As per the report by the Parliamentary Standing Committee pertaining to the Ministry of Micro, Small and Medium Enterprises (MSME) presented in the Rajya Sabha today, out of the first tranche of Rs 5,000 crore to MUDRA, only Rs 2,184 crore were sanctioned till the first week of February 2016 and only Rs 1,364 crore were disbursed.
"The committee found that refinancing of MFIs and NBFCs has been rather sluggish as compared to scheduled banks," the report said, adding that lending banks were not coming forward to avail of refinance from MUDRA Bank.
The report, however, stressed on the need to reduce the high interest rates charged by MFIs.
"While MFIs have the advantage of outreach and minimal paperwork, the actual interest rates permissible to MFIs under the MUDRA Yojna was around 19 per cent, which is too high," the report said.

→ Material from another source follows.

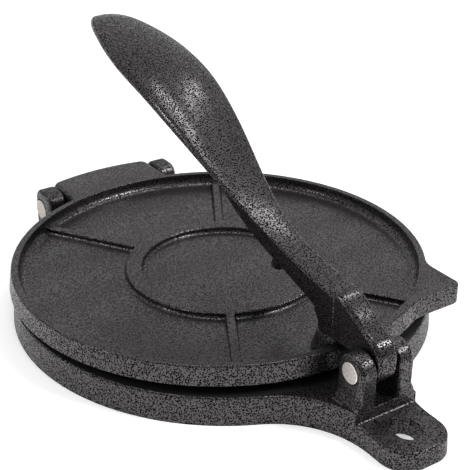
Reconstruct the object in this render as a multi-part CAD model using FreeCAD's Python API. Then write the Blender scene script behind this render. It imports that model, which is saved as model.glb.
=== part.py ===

Seeking reasons from the ministry for the sluggish refinancing, the committee said it "apprehends that perhaps banks find the interest cap prescribed under the refinancing conditions too restrictive".

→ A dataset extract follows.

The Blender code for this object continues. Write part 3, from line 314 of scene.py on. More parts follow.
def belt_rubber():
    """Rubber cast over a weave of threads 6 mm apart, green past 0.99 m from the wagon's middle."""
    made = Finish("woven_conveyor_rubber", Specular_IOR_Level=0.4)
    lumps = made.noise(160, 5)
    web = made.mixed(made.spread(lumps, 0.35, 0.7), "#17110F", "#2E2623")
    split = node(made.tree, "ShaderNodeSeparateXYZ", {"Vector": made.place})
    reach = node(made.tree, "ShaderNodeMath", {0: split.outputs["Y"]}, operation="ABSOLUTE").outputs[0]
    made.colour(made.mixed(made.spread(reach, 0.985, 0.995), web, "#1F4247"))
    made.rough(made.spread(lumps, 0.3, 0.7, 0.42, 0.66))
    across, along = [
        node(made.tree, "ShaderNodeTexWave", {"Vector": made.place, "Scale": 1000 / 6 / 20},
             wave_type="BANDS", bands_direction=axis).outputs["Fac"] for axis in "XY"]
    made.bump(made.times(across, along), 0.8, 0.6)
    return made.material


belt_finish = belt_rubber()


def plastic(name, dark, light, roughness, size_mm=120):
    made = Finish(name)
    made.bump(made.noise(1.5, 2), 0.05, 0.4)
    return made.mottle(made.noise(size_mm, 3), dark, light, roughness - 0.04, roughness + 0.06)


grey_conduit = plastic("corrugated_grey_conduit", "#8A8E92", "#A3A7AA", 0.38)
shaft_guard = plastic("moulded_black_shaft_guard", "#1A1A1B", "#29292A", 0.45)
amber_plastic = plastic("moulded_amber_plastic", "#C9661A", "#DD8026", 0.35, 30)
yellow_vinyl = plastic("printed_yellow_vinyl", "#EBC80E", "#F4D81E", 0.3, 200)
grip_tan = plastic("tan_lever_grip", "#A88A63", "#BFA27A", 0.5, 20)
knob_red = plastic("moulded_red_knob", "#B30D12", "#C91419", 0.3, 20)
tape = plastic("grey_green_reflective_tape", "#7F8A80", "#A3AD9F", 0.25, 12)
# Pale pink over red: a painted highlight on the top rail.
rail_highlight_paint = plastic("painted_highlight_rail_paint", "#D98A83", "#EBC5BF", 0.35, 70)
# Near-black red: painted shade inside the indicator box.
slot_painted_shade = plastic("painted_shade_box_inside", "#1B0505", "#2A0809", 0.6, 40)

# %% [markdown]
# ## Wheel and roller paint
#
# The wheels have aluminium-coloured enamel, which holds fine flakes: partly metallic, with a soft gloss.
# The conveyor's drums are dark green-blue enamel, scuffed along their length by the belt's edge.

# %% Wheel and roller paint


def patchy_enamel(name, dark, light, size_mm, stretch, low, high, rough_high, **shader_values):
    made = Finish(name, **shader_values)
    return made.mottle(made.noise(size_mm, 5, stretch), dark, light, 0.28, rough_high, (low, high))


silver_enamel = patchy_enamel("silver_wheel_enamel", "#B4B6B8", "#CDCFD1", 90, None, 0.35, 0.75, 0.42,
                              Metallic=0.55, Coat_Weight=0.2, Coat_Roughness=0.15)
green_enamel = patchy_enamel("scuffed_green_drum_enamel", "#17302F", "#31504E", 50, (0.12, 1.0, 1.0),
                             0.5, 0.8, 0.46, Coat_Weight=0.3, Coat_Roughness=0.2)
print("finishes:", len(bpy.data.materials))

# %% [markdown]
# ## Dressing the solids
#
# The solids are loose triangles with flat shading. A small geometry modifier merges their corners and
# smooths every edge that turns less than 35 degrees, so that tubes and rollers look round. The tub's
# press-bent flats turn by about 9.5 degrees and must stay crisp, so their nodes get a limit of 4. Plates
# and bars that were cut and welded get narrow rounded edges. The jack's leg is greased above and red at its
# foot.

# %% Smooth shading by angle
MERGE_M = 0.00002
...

"The committee, therefore, recommends that interest rates for MFIs should be capped at a reasonable rate," it said while recommending the MSME ministry to explore the possibility to finance bank loan component of a PMEGP (Prime Minister's Employment Generation Programme) project under MUDRA.
Such a step, the committee said "will reduce the aggregate interest incident, substantially".
On the issue of funding for start-ups, the panel lamented that SIDBI is implementing one of the two funds instead of the MSME Ministry.
SIDBI has got Rs 2,500 crore and started soft loan fund for MSME (SMILE) and has already disbursed loan of approximately Rs 650 crore, the report said.
"The committee wonders that a scheme for MSME start-ups is not assigned to the Ministry of MSME and is being implemented through SIDBI," it said, adding that the panel was not provided information when it asked for details of the SMILE scheme.